Watch That Wording – Appellate Court Invalidates IBM's Standard Release
Client Alert | 2 min read | 05.09.05
The Eighth Circuit has reinstated an age discrimination case filed against IBM by an engineer who was terminated as part of a reduction in force. Thomforde v. International Business Machines Corp., No. 04-1538 (8th Cir., May 3, 2005). The three-judge panel ruled that IBM violated the Older Workers Benefits Protection Act (OWBPA), which amended the federal Age Discrimination in Employment Act, by demanding the employee sign a waiver and release in connection with his termination. The release document included separate “covenant not to sue” provisions in addition to standard waiver and release language. Reversing the district court, the Eighth Circuit panel held that the language in the release did not clearly establish, as OWBPA requires, that the plaintiff was not relinquishing his right to bring a claim of age discrimination challenging the validity of the release. The court thus concluded that IBM violated OWBPA's requirement that a valid release of an age discrimination claim must be written “in a manner calculated to be understood by” the intended participants of the reduction in force program. See 29 U.S.C. § 626(f).

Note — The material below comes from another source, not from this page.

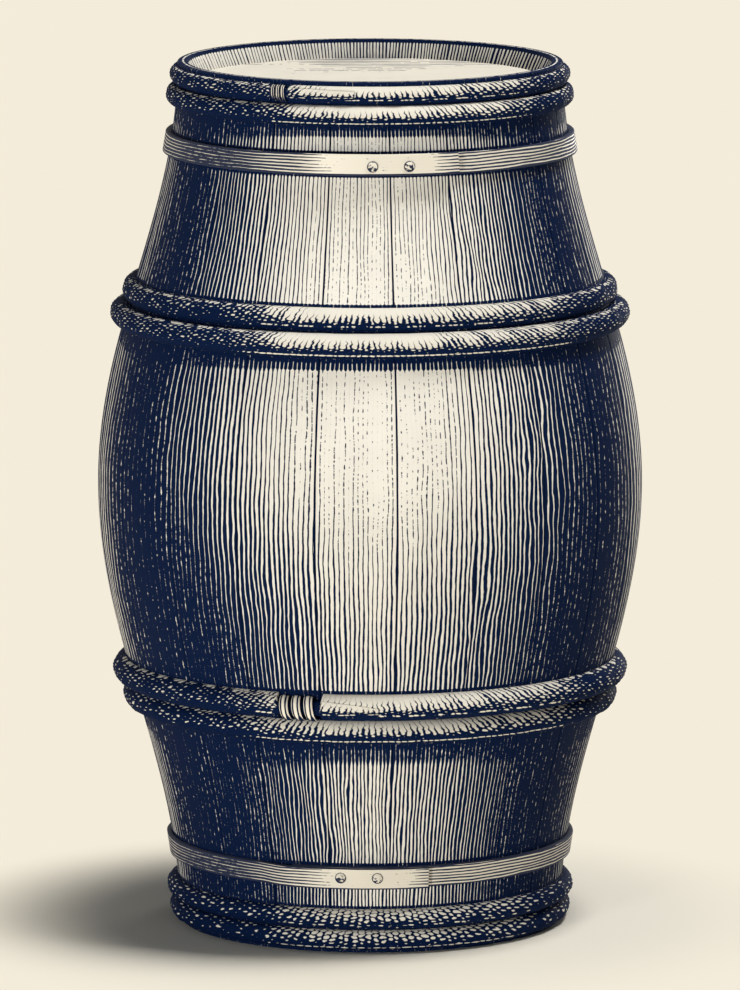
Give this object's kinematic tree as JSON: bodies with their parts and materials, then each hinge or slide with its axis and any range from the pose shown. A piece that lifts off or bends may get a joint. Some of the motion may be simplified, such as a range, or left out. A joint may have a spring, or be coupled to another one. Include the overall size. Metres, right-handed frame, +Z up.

In reaching this conclusion, the court was influenced by evidence before the district court that an IBM lawyer had refused to provide the plaintiff, in response to his question, with an interpretation of the company's position as to the release. The court observed that, having decided to use “legal terms of art” in the release, IBM “had a duty to carefully explain the provisions” in the agreement. Because the release did not satisfy OWBPA's requirements, the court held that it was ineffective as a matter of law to waive the plaintiff's right to sue IBM for age discrimination.

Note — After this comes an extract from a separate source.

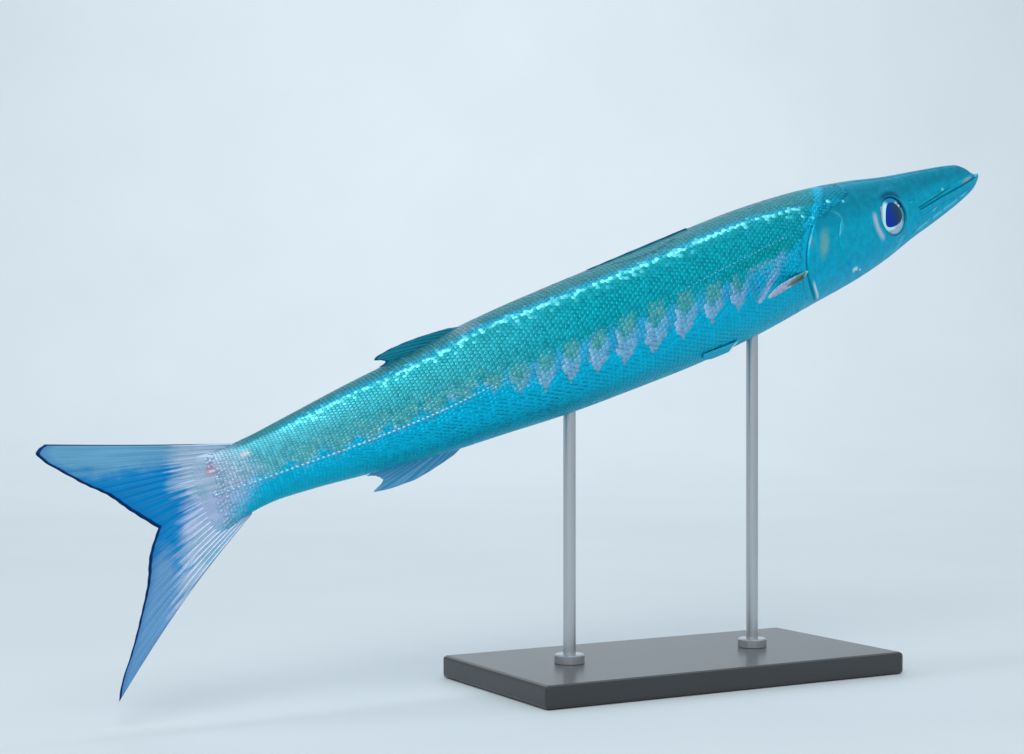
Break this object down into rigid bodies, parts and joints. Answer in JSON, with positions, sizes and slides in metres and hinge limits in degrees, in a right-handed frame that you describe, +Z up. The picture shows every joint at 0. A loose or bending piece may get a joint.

Thomforde is a cautionary tale for employers in two respects. First, it reinforces the importance of taking a close look at waiver and release agreements. OWBPA's highly technical requirements make “covenant to sue” language inherently problematic. Second, the Eighth Circuit's opinion can be read to impose a new requirement on employers to undertake an affirmative obligation to explain the terms of a severance arrangement in which a release is requested.